Когда мы попали на студию «Мосфильм», русский режиссер Михаил Калатозов снимал там фильм под названием «Летят журавли». Я сразу же был заворожен работой его камеры. Она была установлена в середине винтовой лестницы и, будучи закреплена на бесконечно длинном винте, следовала за новобрачными героями фильма, которые в день свадьбы поднимаются вверх по ступеням. Восхищенный, я не замечаю, как летят часы. Поскольку мы французы, сам Калатозов зашел дружески поговорить с нами. Вечером он пригласил меня пройти с ним в монтажную. Мне даже позволили просмотреть двадцать уже смонтированных минут фильма. Образы, проходящие перед моими глазами, кажутся ирреальными. Я вышел из киностудии взволнованный, испытав одно из самых потрясающих впечатлений.
Этот день, наверное, останется самым значительным во всей моей жизни. Тогда я решил, что буду не оператором кинохроники, а кинорежиссером. Я в самом деле впервые оценил масштаб возможностей маленького аппарата, который способен воссоздавать жизнь. Я понял, что он может позволить зрителю стать активной силой киноповествования. Благодаря работе камеры зрители фильма Калатозова станут не просто зрителями, а действующими лицами фильма. Эта очевидная истина перевернула мою жизнь. Так как я уже имел подготовку кинооператора, я осмеливался думать, что, может быть, сумею когда-нибудь добиться той субъективности, которая меня покорила у Калатозова.
В момент отъезда во Францию встал щекотливый вопрос: как вывезти из страны мои киноролики? Я решил проблему, накупив в Москве банок с икрой, в которые и спрятал мои пленки, предварительно обмазав их тонким слоем осетровой икры. Поэтому границу я пересек с банками икры, почти лишенными их первоначального содержимого, но… полными образов. Вернувшись в Париж, я на время забыл о конкурсе Канадского телевидения — основной причине моей поездки. Я был буквально одержим тем, что видел на съемке, но, главное, самим фильмом Михаила Калатозова. Не колеблясь, я позвонил Роберу Фавру лё Бре, генеральному директору Каннского фестиваля, с кем даже не был знаком по очень простой причине: мне еще не исполнилось двадцати.
— Я только что из Москвы, где видел необыкновенный фильм, который наверняка будет готов к фестивалю, — сказал я ему со всей убежденностью, на какую был способен. — Вы должны непременно его посмотреть!

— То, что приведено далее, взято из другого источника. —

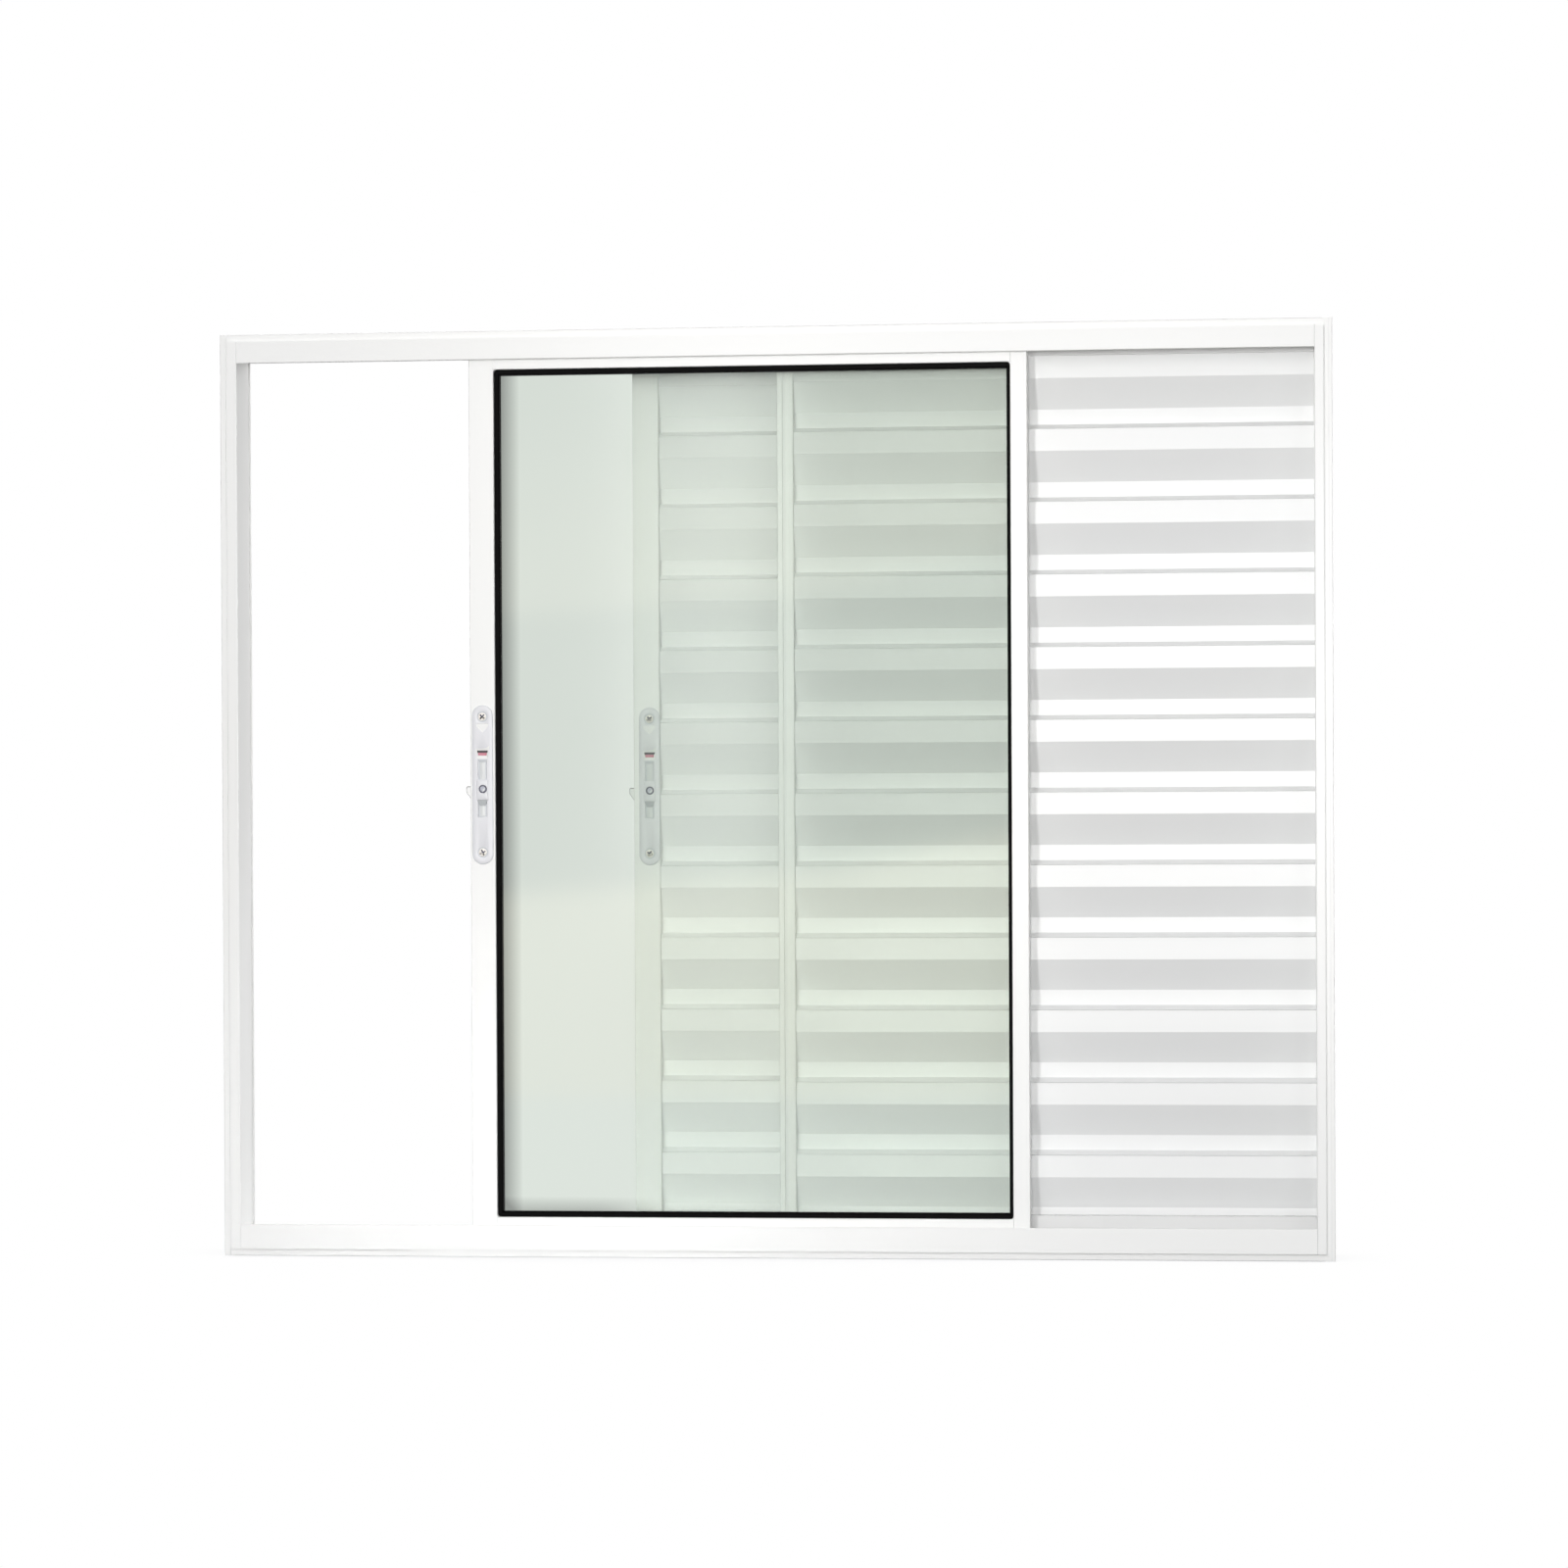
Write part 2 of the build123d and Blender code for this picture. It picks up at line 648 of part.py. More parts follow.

Вероятно, я его убедил. Фавр лё Бре, как раз собиравшийся ехать в Москву, попросит, оказавшись на месте, показать ему фильм Калатозова. Восхищенный, как и я, он отберет его для показа на одиннадцатом Каннском фестивале. И в мае 1958 года «Летят журавли» получит Золотую пальмовую ветвь. В тот же год специальная премия жюри будет вручена другому кинорежиссеру, которого я боготворю: Жаку Тати за фильм «Мой дядя».
Последствием поездки в Советский Союз стало не только понимание моего режиссерского призвания. В политическом плане перед моими глазами поднялся «железный занавес». Попав в Москву, я почувствовал будничную жизнь этого народа. Я открыл одну из величайших стран мира, в которой люди, однако, ютились по несколько семей в одной квартире. Мечта о равенстве, составляющая сущность марксизма, обернулась иронией: борьба классов породила лишь один класс — класс бедняков. В Советском Союзе царят махинации и мошенничество, как в Америке или в любой другой стране, только там больше страха и меньше свободы. В течение всего нашего пребывания там за нами беспрерывно следили, шпионили. Наши разговоры вполне могли прослушиваться. Больше всего я был поражен извращенностью системы, породившей новый закон труда: каждый был заинтересован производить как можно меньше.
Неожиданно я осознал тот факт, что, если бы не съездил в Россию, вероятно, так и остался бы прямолинейным человеком, подпавшим под обаяние романтизма коммунистической мечты. Благодаря фильму «США вразброд» я уже зашел слишком далеко по пути антиамериканизма, следуя духу высказываний Ива Монтана, Симоны Синьоре, Жана Поля Сартра и большинства интеллектуалов.